My arguments are simple supply and demand factors such as:

  1. Demand is only one way in the long term, given China and India's economic growth and the human population's growth in general.
  2. Alternatives to gas and oil are not really economically feasible yet (read: orders of magnitude differences to overcome still).
  3. Unmitigated worldwide long-term demand for the luxury of transporting millions of tons of humans and products across the globe for travel and trade in goods and foodstuffs (financial crisis be damned).
  4. Peak oil has apparently arrived in the form of declining output in numerous majors such as Mexico's Cantrell oil field and the North Sea.
  5. |The U.S. government's stupidity in not allowing serious potential to be developed in the "homeland" (talk about Homeland Security getting something right!).
  6. OPEC's continuing cuts in production and the apparent willingness to stick to it (quite contrary to an individual country's best interest).
  7. I still choose to drive a huge van (albeit "mini") 50 miles per day commuting!

From a glossary of Futures: If the hedger will need the commodity in the future, he will hedge by buying calls.

I certainly will be needing oil in the future to get to my J-O-B!

I have been reading here on the contango vs. backwardation cycles and what type of markets (flush vs. tight) produce which type of pricing structure. Very interesting, because ETFs based on the same commodity produce very different annual rates of return as a result of a difference in the volume of near-term vs. long-term contracts that are bought and sold. And here I thought ETFs were simple. Ha!

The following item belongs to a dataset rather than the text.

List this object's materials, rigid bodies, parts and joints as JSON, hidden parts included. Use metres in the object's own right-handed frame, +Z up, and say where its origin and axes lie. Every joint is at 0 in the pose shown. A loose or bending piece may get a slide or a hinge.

ASIDE: At this juncture I must admit to losing a huge percentage, but small nominal dollar amount, in DXD which has behaved as it should. This investing thing is making me feel foolish given the market's exuberance in the face of terrible fundamentals such as rising UE and worldwide deflationary forces everywhere in prices (see ISM) pointing towards a meltdown in CRMs and close behind insurance company earnings, not to mention another wave of Alt As (whatever those are!?) and ARMs.

So I ask for your opinions... what vehicle is the best bet for long term oil bets? My guess is calls.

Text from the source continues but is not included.